The on-stage demo
In the demonstration led by Mike Rockwell during the keynote, Siri AI received a request based on an image seen in an Instagram post: the user asked for directions to the pictured location, and Siri processed both the visual content and geographic context to return a navigable response. According to coverage from CNBC and Engadget, the ability to 'ask Siri questions about what the iPhone camera is seeing' is an integral part of the new Visual Intelligence layer distributed in iOS 27.
What concretely changes
Until iOS 26, Visual Intelligence was a peripheral feature, accessible via Camera Control on iPhone 16 Pro but separate from the natural Siri interaction flow. In iOS 27, the integration is direct: Siri AI can query in real time what the device's visual system is analyzing, whether through the camera or via screenshots, as already documented for macOS Golden Gate.
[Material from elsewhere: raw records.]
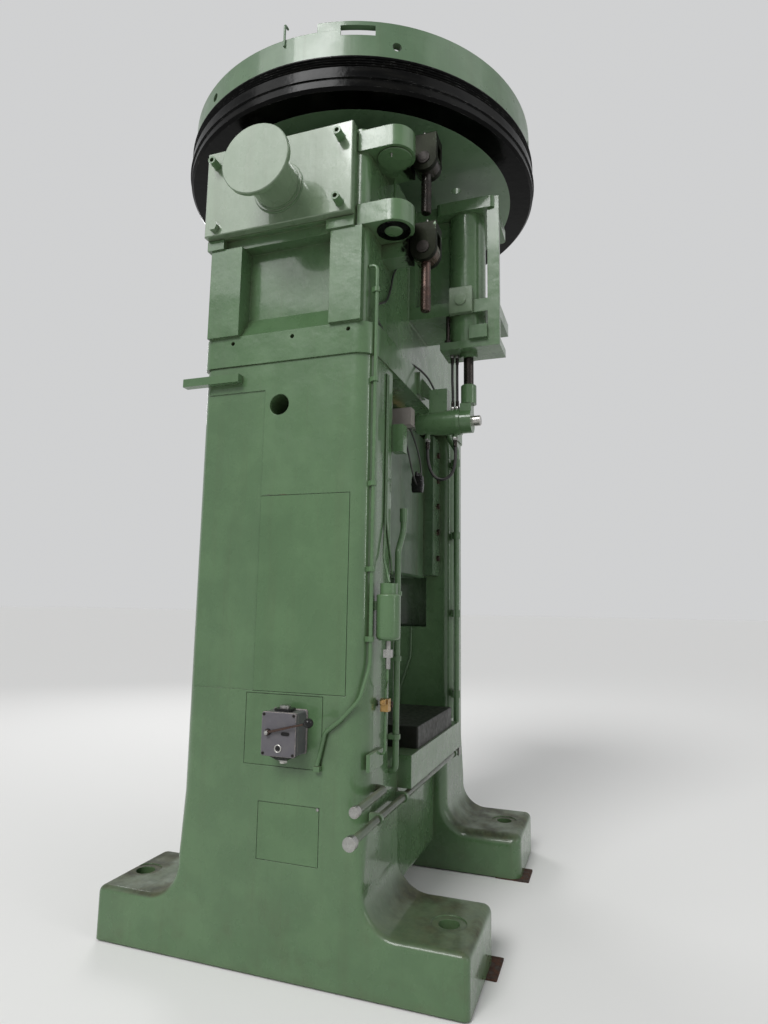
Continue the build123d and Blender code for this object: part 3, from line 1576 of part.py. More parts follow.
# Two hoses from the cylinder's foot into the top of the ram lock
hose_seat = lock_z + cylinder_front / 2 + free_gap
with BuildPart() as lock_hoses:
    for y, lean in ((630, 12), (655, 3)):
        add(
            round_bar(
                (
                    (-lock_x - lean, -y, foot_low),
                    (-lock_x - lean, -y, hose_seat + 160),
                    (-lock_x, -y, hose_seat + 80),
                    (-lock_x, -y, hose_seat),
                ),
                (150, 150),
                lock_hose_radius,
            )
        )
lock_hoses.part.label = "lock_hoses"
export_step(lock_hoses.part, "parts/lock_hoses.step")


def loose_cord(name, points, radius):
    """A loose hose or cable, with its bends as wide as its runs allow."""
    radii = bend_radii(points)
    piece = round_bar(points, radii, radius)
    runs = [(Vector(*end) - Vector(*start)).length for start, end in zip(points, points[1:])]
    length = piece.volume / (math.pi * radius**2)
    print(name, "length", round(length, 1), "bends", [round(value) for value in radii])
    print(name, "runs", [round(value) for value in runs])
    return piece


# Hose that hangs in a loop under the ram lock
loop_back, loop_front = loop_ends
with BuildPart() as loop_hose:
    add(
        loose_cord(
            "loop_hose",
            (
                (-lock_x, -loop_back, loop_top - 2 * free_gap),
                (-lock_x + 1, -loop_back + 1, loop_top - 58),
                (-lock_x + 2, -loop_back - 1, loop_top - 118),
                (-lock_x + 3, -loop_back - 15, loop_top - 175),
                (-lock_x + 3, -loop_back - 44, loop_top - 219),
                (-lock_x + 2, -loop_back - 89, loop_top - 233),
                (-lock_x + 1, -loop_back - 131, loop_top - 211),
                (-lock_x - 1, -loop_front + 3, loop_top - 164),
                (-lock_x - 2, -loop_front - 2, loop_top - 108),
                (-lock_x - 1, -loop_front - 2, loop_top - 54),
                (-lock_x, -loop_front, loop_top - 2 * free_gap),
            ),
            hose_radius,
        )
    )
loop_hose.part.label = "loop_hose"
export_step(loop_hose.part, "parts/loop_hose.step")

# Black cable that comes down the crown's face, lies on the ledge and drops to the lock's stay
ledge_z = band_top + ledge_radius + 1
with BuildPart() as ledge_cable:
    add(
        loose_cord(
            "ledge_cable",
            (
                (ledge_start_x, -413, ledge_start_z - 2),
                (-452, -414, 3388),
                (-532, -412, 3308),
                (-602, -411, 3222),
                (-640, -413, 3120),
                (-700, -412, 3030),
                (-790, -418, 2984),
                (-862, -425, 2940),
                (-893, -431, 2886),
                (-864, -434, 2846),
                (-802, -433, ledge_z + 1),
                (-712, -424, ledge_z),
                (-602, -418, ledge_z),
                (-472, -427, ledge_z),
                (-362, -422, ledge_z + 1),
                (-296, -440, ledge_z + 6),
                (-270, -478, 2812),
                (-240, -512, 2770),
                (-224, -530, saddle_top + 2.5),
            ),
            ledge_radius,
        )
    )
ledge_cable.part.label = "ledge_cable"
export_step(ledge_cable.part, "parts/ledge_cable.step")

# Thin cable that hangs from the clamp block to the junction box, with a plug and socket at its foot
sensor_points = (
    (-clamp_x + clamp_width / 2 + 23, -sensor_start_y, sensor_start_z),
    (-544, -474, sensor_start_z - 16),
    (-531, -484, 2294),
    (-512, -490, 2240),
    (-474, -493, 2190),
    (-428, -494, 2158),
    (-380, -493, 2150),
    (-338, -491, 2178),
    (-316, -488, 2236),
    (-312, -480, 2306),
    (-332, -466, 2380),
    (-378, -452, 2444),
    (-box_x + box_width / 2 + 3, -446, 2484),
)
with BuildPart() as sensor_cable:
    add(loose_cord("sensor_cable", sensor_points, sensor_radius))
sensor_cable.part.label = "sensor_cable"
export_step(sensor_cable.part, "parts/sensor_cable.step")

# The plug is a sleeve round the cable's lowest run
plug_start, plug_end = Vector(*sensor_points[5]), Vector(*sensor_points[6])
plug_plane = Plane(origin=(plug_start + plug_end) * 0.5, z_dir=plug_end - plug_start)
with BuildPart() as cable_plug:
    with BuildSketch(plug_plane):
        Circle(plug_radius)
        Circle(sensor_radius + 3 * free_gap, mode=Mode.SUBTRACT)
    extrude(amount=plug_sleeve / 2, both=True)
cable_plug.part.label = "cable_plug"
export_step(cable_plug.part, "parts/cable_plug.step")
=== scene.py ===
import logging
import math
from dataclasses import dataclass
from enum import Enum
from typing import Iterable, Mapping, Sequence, Union

import bpy
import numpy as np
from mathutils import Matrix


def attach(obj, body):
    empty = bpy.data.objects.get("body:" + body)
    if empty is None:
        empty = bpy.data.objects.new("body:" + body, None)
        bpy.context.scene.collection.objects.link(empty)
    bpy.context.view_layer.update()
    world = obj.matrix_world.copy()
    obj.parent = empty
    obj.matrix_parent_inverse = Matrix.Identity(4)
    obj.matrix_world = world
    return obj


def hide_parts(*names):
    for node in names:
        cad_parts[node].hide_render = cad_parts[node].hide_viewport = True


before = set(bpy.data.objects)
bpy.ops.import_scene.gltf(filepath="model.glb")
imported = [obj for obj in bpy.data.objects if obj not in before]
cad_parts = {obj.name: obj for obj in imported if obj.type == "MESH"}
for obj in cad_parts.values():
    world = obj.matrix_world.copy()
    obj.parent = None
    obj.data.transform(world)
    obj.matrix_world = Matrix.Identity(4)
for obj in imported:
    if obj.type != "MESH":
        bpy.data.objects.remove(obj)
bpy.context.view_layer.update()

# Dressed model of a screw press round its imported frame. The castings, plates, rods and pipes are
# the frame's own solids under procedural paints and metals. This file adds the cords on smooth
# curves, the switch box with its lid, threads, weld beads, hose ends, the front pipe, screws
# and nipples.
# Metres: X across the press, -Y towards the operator, Z up.

log = logging.getLogger("press")

Colour = tuple[float, float, float]
Point = tuple[float, float, float]
Pair = tuple[float, float]
Socket = bpy.types.NodeSocket
Value = Union[float, Sequence[float], Socket]

PRIMER = (0.035, 0.03, 0.026)
IRON_RUST = (0.16, 0.058, 0.022)
# Near black of grease, also used for painted shade in the metals' corners.
GREASE_AND_SHADE = (0.012, 0.011, 0.009)
SHOP_DUST = (0.27, 0.255, 0.2)
# Dirt colour of the runs and splashes, also the colour of the painted shade in corners.
DIRT_AND_SHADE = (0.055, 0.047, 0.024)
OILY_CRUST = (0.052, 0.053, 0.024)
OILY_HOLLOW = (0.022, 0.021, 0.01)
BARE_IRON = (0.2, 0.2, 0.19)
# Pale colour of worn edges, also a painted edge highlight.
WORN_EDGE_AND_HIGHLIGHT = (0.6, 0.5, 0.43)
DARK_RUST = (0.034, 0.015, 0.01)
WARM_RUST = (0.09, 0.036, 0.018)

UP: Point = (0.0, 0.0, 1.0)
DOWN: Point = (0.0, 0.0, -1.0)
LEFT: Point = (-1.0, 0.0, 0.0)


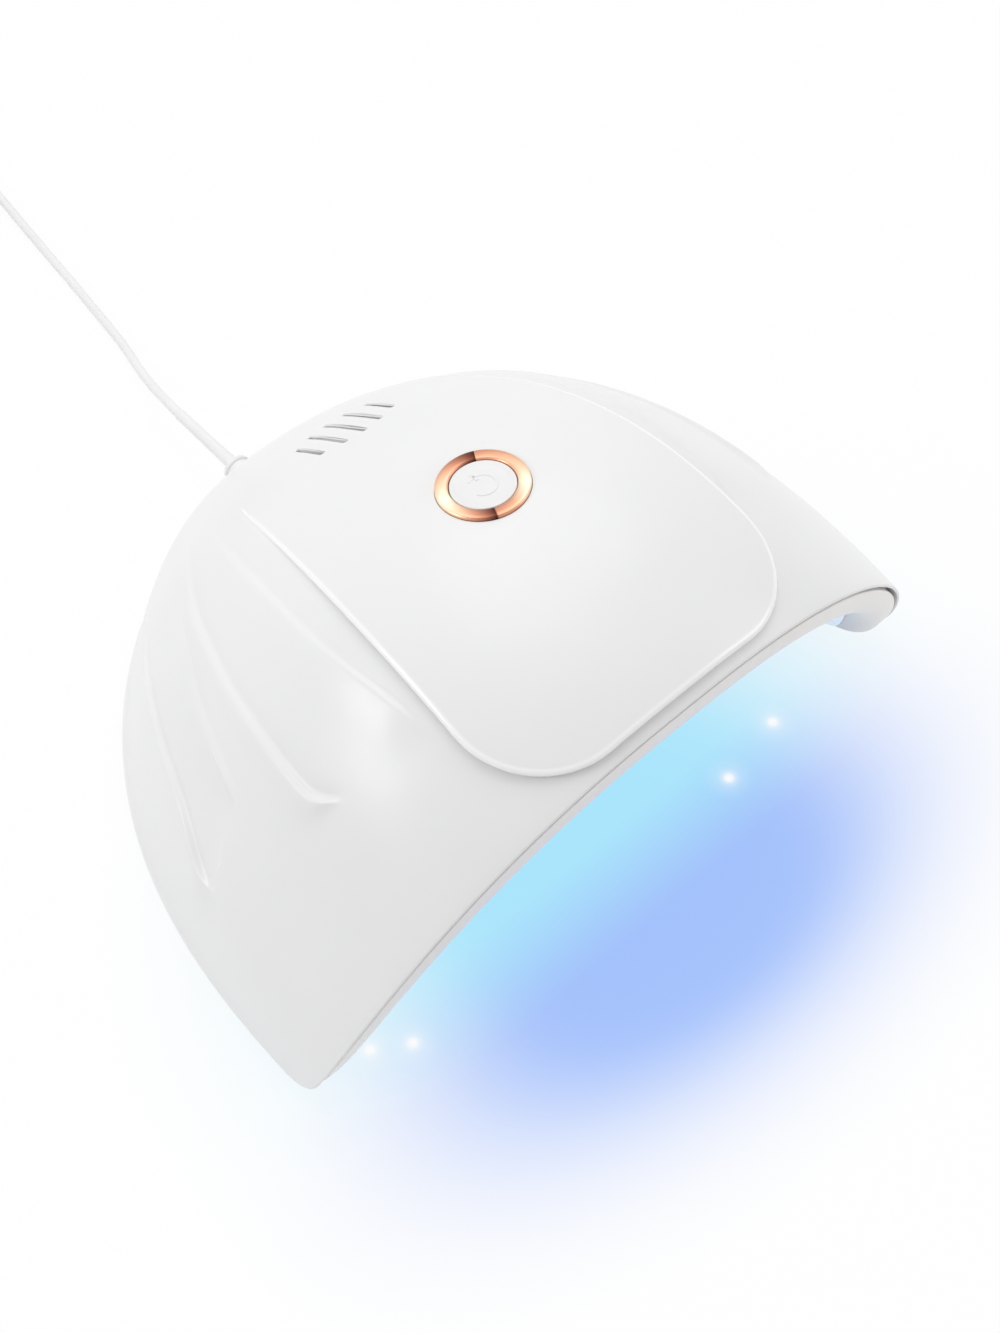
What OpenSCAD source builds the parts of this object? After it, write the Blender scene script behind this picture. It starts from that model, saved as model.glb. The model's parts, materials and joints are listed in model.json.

The practical result is an assistant that responds to the user's perceptual context, not just text or voice commands.
The Google comparison
Engadget's coverage notes that these features are reminiscent of visual search capabilities Google has offered for years via Google Lens. Apple arrives late, but with a structural advantage: deep integration with the native app ecosystem and local data handling via Private Cloud Compute. The differential value is not in the novelty of the feature itself, but in the ability to execute it with a level of privacy by design that Google, by definition, cannot match.